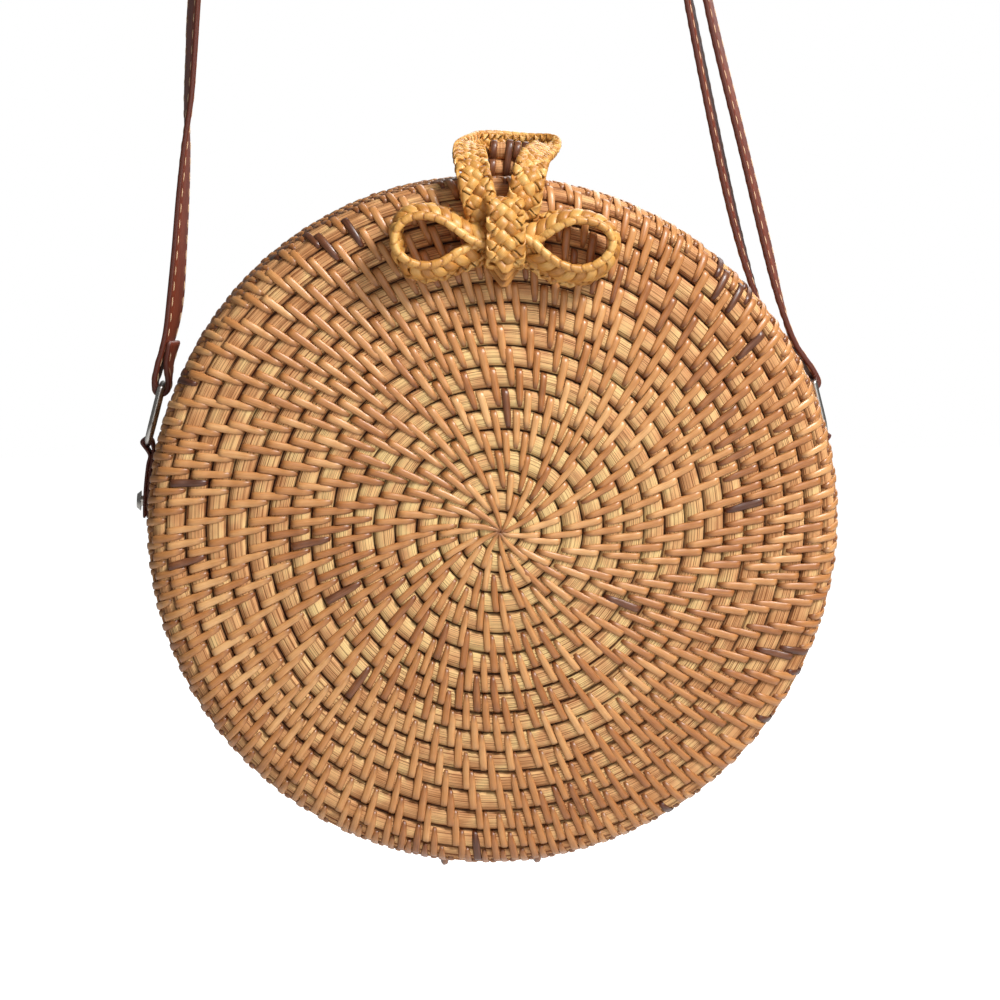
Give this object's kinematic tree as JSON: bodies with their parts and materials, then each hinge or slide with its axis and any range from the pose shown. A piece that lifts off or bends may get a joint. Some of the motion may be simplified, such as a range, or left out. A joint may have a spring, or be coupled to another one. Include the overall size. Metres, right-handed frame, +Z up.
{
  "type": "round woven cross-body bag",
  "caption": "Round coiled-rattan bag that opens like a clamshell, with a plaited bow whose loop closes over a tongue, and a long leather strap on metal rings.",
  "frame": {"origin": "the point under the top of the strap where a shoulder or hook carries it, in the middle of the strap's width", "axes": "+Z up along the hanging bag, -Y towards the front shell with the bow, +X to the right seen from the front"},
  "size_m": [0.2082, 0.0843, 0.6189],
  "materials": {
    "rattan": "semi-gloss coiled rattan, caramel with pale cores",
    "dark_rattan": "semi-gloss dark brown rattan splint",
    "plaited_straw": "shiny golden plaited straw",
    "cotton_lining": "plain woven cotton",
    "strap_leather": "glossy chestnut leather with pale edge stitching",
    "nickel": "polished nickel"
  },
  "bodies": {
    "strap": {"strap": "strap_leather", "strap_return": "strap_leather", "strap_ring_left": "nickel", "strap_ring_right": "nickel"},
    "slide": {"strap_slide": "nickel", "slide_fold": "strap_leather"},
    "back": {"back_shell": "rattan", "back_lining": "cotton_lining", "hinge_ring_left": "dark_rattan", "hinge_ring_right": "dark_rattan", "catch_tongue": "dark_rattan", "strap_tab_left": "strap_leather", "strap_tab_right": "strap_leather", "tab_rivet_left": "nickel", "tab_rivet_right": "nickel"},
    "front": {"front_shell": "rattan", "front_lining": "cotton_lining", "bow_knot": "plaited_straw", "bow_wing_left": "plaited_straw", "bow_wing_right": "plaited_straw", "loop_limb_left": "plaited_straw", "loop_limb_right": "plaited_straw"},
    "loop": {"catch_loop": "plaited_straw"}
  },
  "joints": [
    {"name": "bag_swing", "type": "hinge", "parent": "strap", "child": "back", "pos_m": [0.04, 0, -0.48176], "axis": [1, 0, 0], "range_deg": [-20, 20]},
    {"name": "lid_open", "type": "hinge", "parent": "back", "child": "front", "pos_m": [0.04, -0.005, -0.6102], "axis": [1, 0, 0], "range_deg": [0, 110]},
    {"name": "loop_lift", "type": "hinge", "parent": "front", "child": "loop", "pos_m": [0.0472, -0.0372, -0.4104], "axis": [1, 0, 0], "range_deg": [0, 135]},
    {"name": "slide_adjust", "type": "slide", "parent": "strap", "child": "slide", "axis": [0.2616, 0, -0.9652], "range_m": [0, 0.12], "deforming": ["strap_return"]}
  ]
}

━━━━

### DIRECTION
Your task is to reproduce the whole listing exactly.

### CORRECT OUTPUT
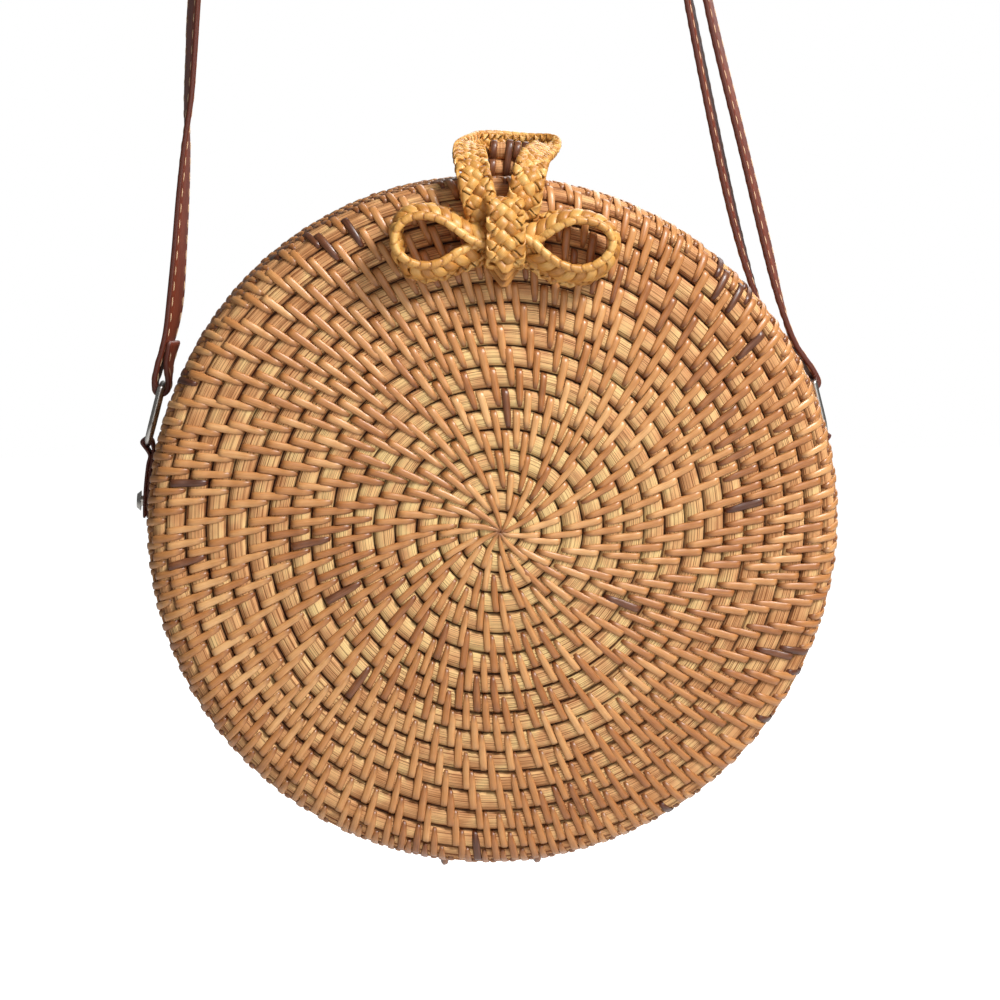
Give this object's kinematic tree as JSON: bodies with their parts and materials, then each hinge or slide with its axis and any range from the pose shown. A piece that lifts off or bends may get a joint. Some of the motion may be simplified, such as a range, or left out. A joint may have a spring, or be coupled to another one. Include the overall size. Metres, right-handed frame, +Z up.
{
  "type": "round woven cross-body bag",
  "caption": "Round coiled-rattan bag that opens like a clamshell, with a plaited bow whose loop closes over a tongue, and a long leather strap on metal rings.",
  "frame": {"origin": "the point under the top of the strap where a shoulder or hook carries it, in the middle of the strap's width", "axes": "+Z up along the hanging bag, -Y towards the front shell with the bow, +X to the right seen from the front"},
  "size_m": [0.2082, 0.0843, 0.6189],
  "materials": {
    "rattan": "semi-gloss coiled rattan, caramel with pale cores",
    "dark_rattan": "semi-gloss dark brown rattan splint",
    "plaited_straw": "shiny golden plaited straw",
    "cotton_lining": "plain woven cotton",
    "strap_leather": "glossy chestnut leather with pale edge stitching",
    "nickel": "polished nickel"
  },
  "bodies": {
    "strap": {"strap": "strap_leather", "strap_return": "strap_leather", "strap_ring_left": "nickel", "strap_ring_right": "nickel"},
    "slide": {"strap_slide": "nickel", "slide_fold": "strap_leather"},
    "back": {"back_shell": "rattan", "back_lining": "cotton_lining", "hinge_ring_left": "dark_rattan", "hinge_ring_right": "dark_rattan", "catch_tongue": "dark_rattan", "strap_tab_left": "strap_leather", "strap_tab_right": "strap_leather", "tab_rivet_left": "nickel", "tab_rivet_right": "nickel"},
    "front": {"front_shell": "rattan", "front_lining": "cotton_lining", "bow_knot": "plaited_straw", "bow_wing_left": "plaited_straw", "bow_wing_right": "plaited_straw", "loop_limb_left": "plaited_straw", "loop_limb_right": "plaited_straw"},
    "loop": {"catch_loop": "plaited_straw"}
  },
  "joints": [
    {"name": "bag_swing", "type": "hinge", "parent": "strap", "child": "back", "pos_m": [0.04, 0, -0.48176], "axis": [1, 0, 0], "range_deg": [-20, 20]},
    {"name": "lid_open", "type": "hinge", "parent": "back", "child": "front", "pos_m": [0.04, -0.005, -0.6102], "axis": [1, 0, 0], "range_deg": [0, 110]},
    {"name": "loop_lift", "type": "hinge", "parent": "front", "child": "loop", "pos_m": [0.0472, -0.0372, -0.4104], "axis": [1, 0, 0], "range_deg": [0, 135]},
    {"name": "slide_adjust", "type": "slide", "parent": "strap", "child": "slide", "axis": [0.2616, 0, -0.9652], "range_m": [0, 0.12], "deforming": ["strap_return"]}
  ]
}